### WHAT THIS TASK INVOLVES
Exactly repeat the lines starting at the one that holds "two files only." and ending at the one that holds "vessel axis on Z.". Both end lines count; leave out everything else.
+--
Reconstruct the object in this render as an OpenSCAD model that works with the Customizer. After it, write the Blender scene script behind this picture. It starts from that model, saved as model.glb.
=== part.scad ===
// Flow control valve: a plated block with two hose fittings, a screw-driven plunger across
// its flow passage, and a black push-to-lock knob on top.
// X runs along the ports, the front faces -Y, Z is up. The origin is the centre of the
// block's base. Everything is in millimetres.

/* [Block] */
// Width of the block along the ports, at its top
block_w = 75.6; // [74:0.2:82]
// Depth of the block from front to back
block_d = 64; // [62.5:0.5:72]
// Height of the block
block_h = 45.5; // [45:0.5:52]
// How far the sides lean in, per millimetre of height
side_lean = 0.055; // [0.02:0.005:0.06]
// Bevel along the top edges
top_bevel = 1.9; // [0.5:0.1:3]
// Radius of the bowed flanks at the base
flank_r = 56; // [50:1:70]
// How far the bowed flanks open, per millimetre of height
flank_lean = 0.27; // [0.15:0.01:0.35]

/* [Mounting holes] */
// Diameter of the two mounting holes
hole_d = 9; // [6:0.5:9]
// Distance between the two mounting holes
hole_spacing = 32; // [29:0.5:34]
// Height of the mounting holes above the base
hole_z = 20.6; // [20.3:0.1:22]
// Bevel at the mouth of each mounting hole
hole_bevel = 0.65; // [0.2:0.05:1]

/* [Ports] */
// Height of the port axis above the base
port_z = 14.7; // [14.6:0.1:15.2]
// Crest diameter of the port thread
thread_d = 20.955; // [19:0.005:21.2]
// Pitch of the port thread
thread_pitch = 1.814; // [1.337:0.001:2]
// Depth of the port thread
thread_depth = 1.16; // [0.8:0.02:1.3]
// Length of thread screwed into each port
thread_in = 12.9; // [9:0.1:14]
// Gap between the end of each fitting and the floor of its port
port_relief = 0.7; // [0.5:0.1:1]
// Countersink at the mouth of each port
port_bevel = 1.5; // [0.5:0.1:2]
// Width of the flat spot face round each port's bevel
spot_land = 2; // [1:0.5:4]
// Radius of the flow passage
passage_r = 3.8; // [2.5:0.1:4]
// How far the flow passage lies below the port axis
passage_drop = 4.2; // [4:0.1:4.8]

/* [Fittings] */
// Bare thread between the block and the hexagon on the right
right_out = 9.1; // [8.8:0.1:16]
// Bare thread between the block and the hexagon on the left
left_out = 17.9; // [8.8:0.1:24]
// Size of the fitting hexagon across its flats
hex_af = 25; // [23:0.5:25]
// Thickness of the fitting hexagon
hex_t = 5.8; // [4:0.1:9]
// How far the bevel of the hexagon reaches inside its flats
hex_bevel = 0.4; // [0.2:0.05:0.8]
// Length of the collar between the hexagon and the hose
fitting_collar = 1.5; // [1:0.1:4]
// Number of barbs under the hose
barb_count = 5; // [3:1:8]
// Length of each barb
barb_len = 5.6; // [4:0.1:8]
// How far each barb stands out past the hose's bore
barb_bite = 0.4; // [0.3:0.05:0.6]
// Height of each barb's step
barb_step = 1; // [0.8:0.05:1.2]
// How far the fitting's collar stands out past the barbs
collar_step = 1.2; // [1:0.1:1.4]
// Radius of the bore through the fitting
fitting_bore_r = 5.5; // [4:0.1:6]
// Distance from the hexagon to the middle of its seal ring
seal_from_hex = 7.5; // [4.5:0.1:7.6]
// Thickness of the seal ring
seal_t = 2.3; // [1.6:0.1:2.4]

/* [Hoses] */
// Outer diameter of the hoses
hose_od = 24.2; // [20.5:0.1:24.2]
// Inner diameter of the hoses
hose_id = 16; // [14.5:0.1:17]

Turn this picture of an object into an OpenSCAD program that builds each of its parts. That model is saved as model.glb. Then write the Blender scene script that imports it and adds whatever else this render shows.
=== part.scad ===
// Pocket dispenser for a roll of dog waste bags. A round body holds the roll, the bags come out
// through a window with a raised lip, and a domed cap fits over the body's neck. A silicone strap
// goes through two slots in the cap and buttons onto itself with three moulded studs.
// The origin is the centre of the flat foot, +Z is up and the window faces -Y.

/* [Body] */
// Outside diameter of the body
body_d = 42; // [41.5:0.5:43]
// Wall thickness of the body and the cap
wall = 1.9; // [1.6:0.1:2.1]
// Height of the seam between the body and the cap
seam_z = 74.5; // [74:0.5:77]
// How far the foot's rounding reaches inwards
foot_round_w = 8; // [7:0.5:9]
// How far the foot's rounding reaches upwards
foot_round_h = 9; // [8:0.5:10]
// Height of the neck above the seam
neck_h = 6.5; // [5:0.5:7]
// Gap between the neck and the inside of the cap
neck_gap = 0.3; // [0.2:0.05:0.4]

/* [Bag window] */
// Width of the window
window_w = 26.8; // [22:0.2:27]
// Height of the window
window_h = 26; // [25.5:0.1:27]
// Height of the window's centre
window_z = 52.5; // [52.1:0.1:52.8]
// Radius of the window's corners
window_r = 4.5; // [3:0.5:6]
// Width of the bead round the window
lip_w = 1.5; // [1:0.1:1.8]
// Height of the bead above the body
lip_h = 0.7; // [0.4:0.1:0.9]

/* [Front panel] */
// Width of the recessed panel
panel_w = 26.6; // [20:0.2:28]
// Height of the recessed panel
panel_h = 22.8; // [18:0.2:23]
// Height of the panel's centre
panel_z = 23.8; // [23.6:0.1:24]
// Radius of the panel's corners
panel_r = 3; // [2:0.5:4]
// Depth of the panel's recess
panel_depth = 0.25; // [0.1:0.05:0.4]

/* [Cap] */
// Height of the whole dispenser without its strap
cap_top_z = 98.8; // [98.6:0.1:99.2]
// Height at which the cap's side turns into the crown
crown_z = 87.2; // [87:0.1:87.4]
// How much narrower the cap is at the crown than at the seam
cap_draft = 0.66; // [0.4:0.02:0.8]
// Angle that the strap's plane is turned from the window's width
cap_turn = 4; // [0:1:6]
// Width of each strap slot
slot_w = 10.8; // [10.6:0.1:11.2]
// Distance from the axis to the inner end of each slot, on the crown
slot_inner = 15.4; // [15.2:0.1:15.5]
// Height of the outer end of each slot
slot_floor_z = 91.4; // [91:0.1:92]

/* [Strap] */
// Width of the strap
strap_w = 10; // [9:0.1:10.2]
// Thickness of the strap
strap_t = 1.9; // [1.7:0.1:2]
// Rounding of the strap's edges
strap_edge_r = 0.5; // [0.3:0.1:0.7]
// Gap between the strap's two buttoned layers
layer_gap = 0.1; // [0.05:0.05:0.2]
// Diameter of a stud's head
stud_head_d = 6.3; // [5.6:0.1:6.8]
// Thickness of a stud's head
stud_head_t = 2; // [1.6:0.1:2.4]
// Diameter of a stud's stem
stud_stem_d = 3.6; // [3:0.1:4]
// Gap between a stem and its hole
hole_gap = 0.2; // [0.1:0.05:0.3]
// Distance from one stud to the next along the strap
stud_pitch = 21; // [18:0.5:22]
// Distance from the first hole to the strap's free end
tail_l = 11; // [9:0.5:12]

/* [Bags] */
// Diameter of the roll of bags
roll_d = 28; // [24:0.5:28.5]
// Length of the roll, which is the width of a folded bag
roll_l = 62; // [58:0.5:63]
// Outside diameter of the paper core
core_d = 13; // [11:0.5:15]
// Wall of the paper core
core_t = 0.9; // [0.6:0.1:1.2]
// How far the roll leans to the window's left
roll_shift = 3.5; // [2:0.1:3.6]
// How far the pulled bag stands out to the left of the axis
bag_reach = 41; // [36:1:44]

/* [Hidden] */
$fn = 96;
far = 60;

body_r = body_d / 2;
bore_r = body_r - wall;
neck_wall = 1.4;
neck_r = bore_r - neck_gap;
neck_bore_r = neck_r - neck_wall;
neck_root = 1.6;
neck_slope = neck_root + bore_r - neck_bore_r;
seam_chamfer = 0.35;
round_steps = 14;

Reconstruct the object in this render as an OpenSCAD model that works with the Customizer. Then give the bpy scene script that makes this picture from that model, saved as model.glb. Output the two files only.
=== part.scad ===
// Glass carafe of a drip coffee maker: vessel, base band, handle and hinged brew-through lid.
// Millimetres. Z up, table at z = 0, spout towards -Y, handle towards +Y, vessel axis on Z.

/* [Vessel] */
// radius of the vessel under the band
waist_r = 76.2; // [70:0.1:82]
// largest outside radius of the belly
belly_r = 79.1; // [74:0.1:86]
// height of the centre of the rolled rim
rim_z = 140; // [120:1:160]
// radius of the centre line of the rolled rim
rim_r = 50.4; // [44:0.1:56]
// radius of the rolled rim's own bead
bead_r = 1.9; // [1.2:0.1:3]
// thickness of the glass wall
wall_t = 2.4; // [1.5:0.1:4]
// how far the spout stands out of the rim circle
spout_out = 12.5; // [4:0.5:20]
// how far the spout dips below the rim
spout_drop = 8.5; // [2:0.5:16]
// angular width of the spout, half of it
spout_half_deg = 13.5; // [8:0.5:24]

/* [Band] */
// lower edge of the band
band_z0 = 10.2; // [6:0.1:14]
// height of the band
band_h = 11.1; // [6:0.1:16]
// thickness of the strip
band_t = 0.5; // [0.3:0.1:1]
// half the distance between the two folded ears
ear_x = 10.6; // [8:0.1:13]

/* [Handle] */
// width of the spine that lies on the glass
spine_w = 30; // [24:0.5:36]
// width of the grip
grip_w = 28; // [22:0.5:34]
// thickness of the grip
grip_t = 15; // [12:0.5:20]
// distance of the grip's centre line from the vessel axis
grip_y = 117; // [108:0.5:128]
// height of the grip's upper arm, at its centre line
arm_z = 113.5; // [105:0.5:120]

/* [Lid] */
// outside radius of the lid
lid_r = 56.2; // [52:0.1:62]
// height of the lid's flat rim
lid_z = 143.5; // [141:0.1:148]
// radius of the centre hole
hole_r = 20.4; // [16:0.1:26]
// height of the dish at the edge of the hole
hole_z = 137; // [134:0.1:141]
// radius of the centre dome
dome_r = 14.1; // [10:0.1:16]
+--
### OUTPUT OF THE EXERCISE
Reconstruct the object in this render as an OpenSCAD model that works with the Customizer. Then give the bpy scene script that makes this picture from that model, saved as model.glb. Output the two files only.
=== part.scad ===
// Glass carafe of a drip coffee maker: vessel, base band, handle and hinged brew-through lid.
// Millimetres. Z up, table at z = 0, spout towards -Y, handle towards +Y, vessel axis on Z.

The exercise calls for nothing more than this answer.